Qu’est-ce qui vous a poussé à monter Karibencyla ?
Karibencyla est le fait de deux créatifs qui ont un jour éprouvé un besoin vital de liberté d’expression. En faisant l’addition de nos expériences professionnelles et de nos compétences, nous avons compris que nous étions capables de créer cette maison d’édition.
Joël Cimarrón est illustrateur, animateur 2D, auteur BD, graphiste et, moi-même, libraire jeunesse et auteure sous le pseudonyme de « La Luciole Masquée ». Nous mêlons nos différents atouts pour réinventer dans chaque collection de nouvelles propositions de livres avec comme leitmotiv : la diversité, une richesse.
Dans la collection des « Contes mélangés » : nous faisons se rencontrer pour la première fois dans la littérature les héros des contes classiques et ceux des contes et légendes du monde.
Dans la collection « Patatra la p’tite sorcière » : le lecteur rencontre une anti héroïne drôle et espiègle et également un atelier de loisir créatif à la fin de chaque livre.
Dans la collection « BD Animée » : le cinéma d’animation se conjugue à la bande dessinée pour une aventure tout en mouvement.
Dans la collection « Odysseus » : on redécouvre de très anciennes légendes avec un regard neuf.
Dans la collection du « Cœur de l’Hydre » : on hybride les genres littéraires pour créer des mondes originaux. Comme dans notre premier roman « Les Glaces de l’Harmonie », roman d’anticipation culinaire.
Quelle est la ligne éditoriale de votre maison et comment choisissez-vous vos auteurs ?
La ligne éditoriale que nous développons s’articule autour de deux thématiques : celle du mélange (culture, médium, genre) et celle du voyage et de la rencontre inter-culturelle. Dans tous les manuscrits que nous recevons, nous sélectionnons dans un premier temps, ceux qui s’inscrivent dans une série existante, puis ceux qui nous proposent une collection de textes. Ensuite, il faut que le projet fasse l’unanimité des gérants pour être réalisé. En ce qui concerne le choix des illustrateurs, le choix est d’autant plus crucial que nous souhaitons donner une unité graphique à chaque collection en mettant en avant un illustrateur et son univers.

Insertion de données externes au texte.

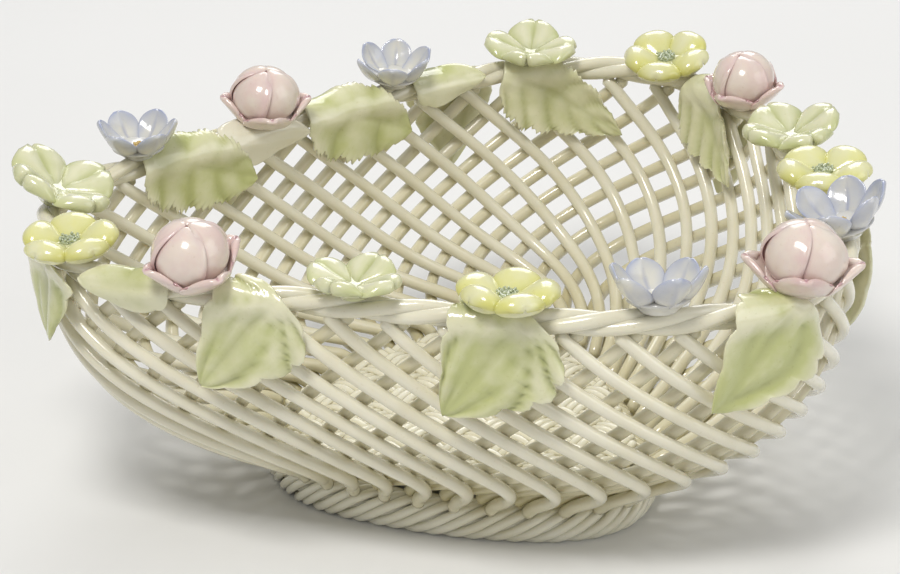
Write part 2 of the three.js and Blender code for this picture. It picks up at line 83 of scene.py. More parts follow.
walk_angles = np.linspace(0, FULL_TURN, WALK_STEPS + 1)
walk_points = plan_point(walk_angles, RIM_HALF_LENGTH, RIM_HALF_WIDTH)
walk_steps = np.linalg.norm(np.diff(walk_points, axis=0), axis=1)
walk_length = np.concatenate([[0], np.cumsum(walk_steps)])
RIM_LENGTH = walk_length[-1]


def angle_at(share):
    """The angle at which a share of the rim's length has been walked, counter-clockwise from +X."""
    whole = np.floor(share)
    return FULL_TURN * whole + np.interp((share - whole) * RIM_LENGTH, walk_length, walk_angles)


def ring_path(share, half_length, half_width, offset):
    """Middle line of a rope on the plan, with its outward direction and its way along, all as
    (n, 3) arrays. The outward direction is the way along turned a quarter clockwise."""
    angle = angle_at(share)
    here = plan_point(angle, half_length, half_width)
    ahead = plan_point(angle + NUDGE, half_length, half_width) - here
    ahead /= np.linalg.norm(ahead, axis=-1, keepdims=True)
    flat = np.zeros_like(share)
    middle = np.stack([here[..., 0] + offset, here[..., 1], flat], -1)
    outward = np.stack([ahead[..., 1], -ahead[..., 0], flat], -1)
    return middle, outward, np.stack([ahead[..., 0], ahead[..., 1], flat], -1)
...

Quel est le modèle économique de votre maison d’édition ? Bénéficiez-vous de subventions publiques ?
Face à un marché du livre dont plus de 90 % du chiffre d’affaire est généré par trois grands groupes éditoriaux, concentrant une myriade d’éditeurs de taille variable, il fallait trouver sa place !
Dans un premier temps, nous avons privilégié la création d’une collection de livres qui deviendrait incontournable auprès des libraires tout en continuant à diffuser nous-mêmes nos ouvrages sur les salons du livre. À l’heure actuelle, nous participons à plus d’une trentaine de salons du livre par an, répartis sur tout le territoire. Nous profitons de ces événements pour inviter les auteurs et illustrateurs à venir dédicacer leurs ouvrages. Ce lien entre lecteurs et créateurs est aussi un de nos atouts.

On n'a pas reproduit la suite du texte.